Chinese preparations for the Pyeongchang Games stepped up a gear on Sunday at the behind-closed-doors Olympic trials in Beijing's Capital Gymnasium, where the intense battle for places exemplified the team's fervent thirst for success as it bids to upset the host.

After selecting a provisional roster, the team will have a final tune-up at a training camp in Shanghai.

"It's never easy preparing for an Olympic Games with so much at stake," said head coach Li Yan after the trials. "No matter how many medals won before, we have to start from zero.

"The challenge (of facing the South Korean team) this time is a Herculean one. What we can do is stay locked in during the final tune-up to become better every day."

China boasts a strong pedigree in the sport.
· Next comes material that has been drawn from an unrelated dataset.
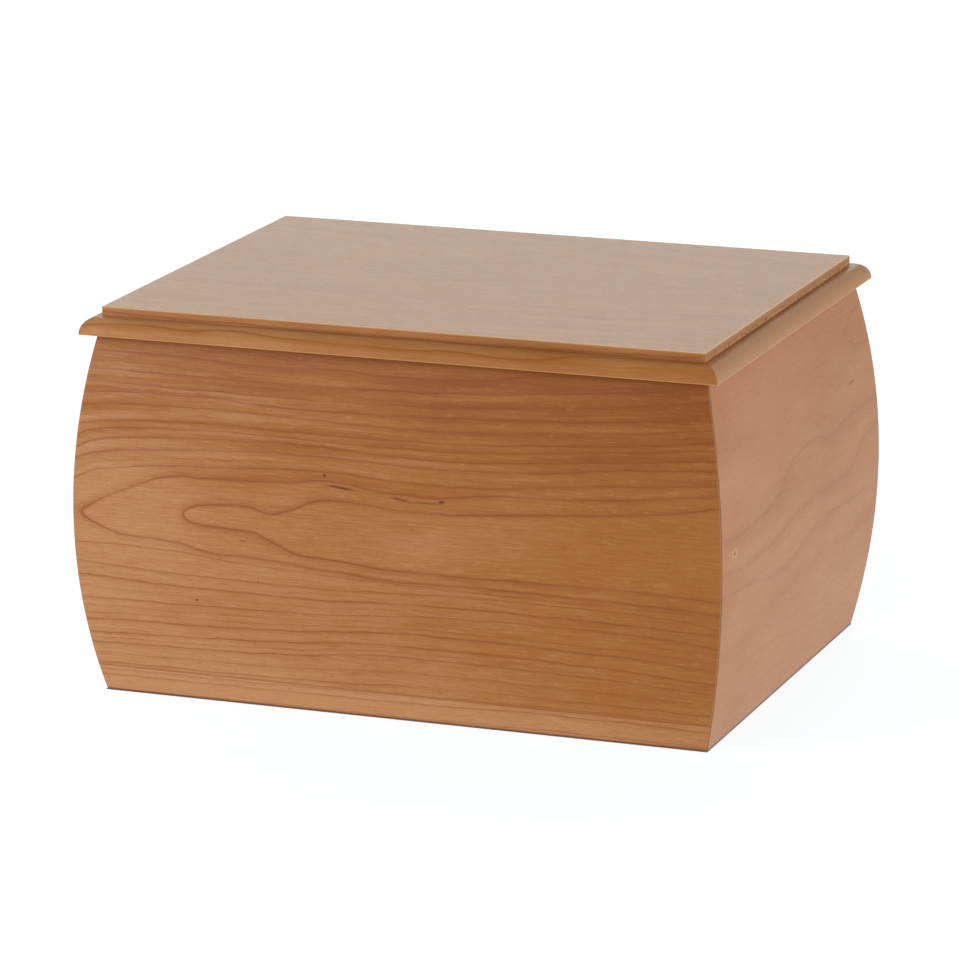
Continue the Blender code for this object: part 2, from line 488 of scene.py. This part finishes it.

Nine of the country's 12 Winter Olympic gold medals since 2002 were won in speed skating.

However, shorn of retired stars Yang Yang and Wang Meng, China is no longer the dominating force it was once on the ice - particularly in the individual events where a void has yet to be filled since four-time Olympic champion Wang hung up her skates.

South Korea holds world records in four of the eight Olympic disciplines and has reaped 15 golds at four World Cup events this season, making the host the strong favorite in Pyeongchang.

Mindful of playing to its strengths, China is focusing its attention on two team events - the women's 3,000m and men's 5,000m relays.

"We will make a further cut to make the final 10-skater roster for Pyeongchang with our priorities on the relay events," said Li, who helmed the United States to one gold at the 2006 Winter Games in Turin.

Former glories

Led by Wang and Zhou Yang, China's women sped into the history books at the 2010 Vancouver Games, becoming the first nation to sweep golds in all four events - the 500m, 1,000m, 1,500m and the relay.

Zhou, though, has yet to fully recover from an injury that had sidelined her for two years, leaving Fan Kexin, the silver medalist over 1,000m at the 2014 Sochi Olympics, as the women's only individual medal prospect.

Fan's World Cup form this season does not bode well. She failed to register a single win on the circuit, suggesting China is likely to miss out on a women's speed-skating gold for the first time since 2002.

The men's team will be expected to compensate, with four-time world champion Wu Dajing shaping up well for the 500m.

In November, the 24-year-old won over the distance at the Shanghai stop of the World Cup series in a world-leading 40.01 seconds, just 0.073 sec off Amercian JR Celeski's world record. Wu followed that up with another World Cup gold in Seoul.

However, it's in the 5,000m relay, in which China is also likely to select 1,500m Sochi silver medalist Han Tianyu, that Wu desperately wants to upstage the Koreans.

"The team-event gold is our most wanted as it represents the collective strength of our country in this sport," said Wu.

"To win it over the hosts in their house would be really satisfying."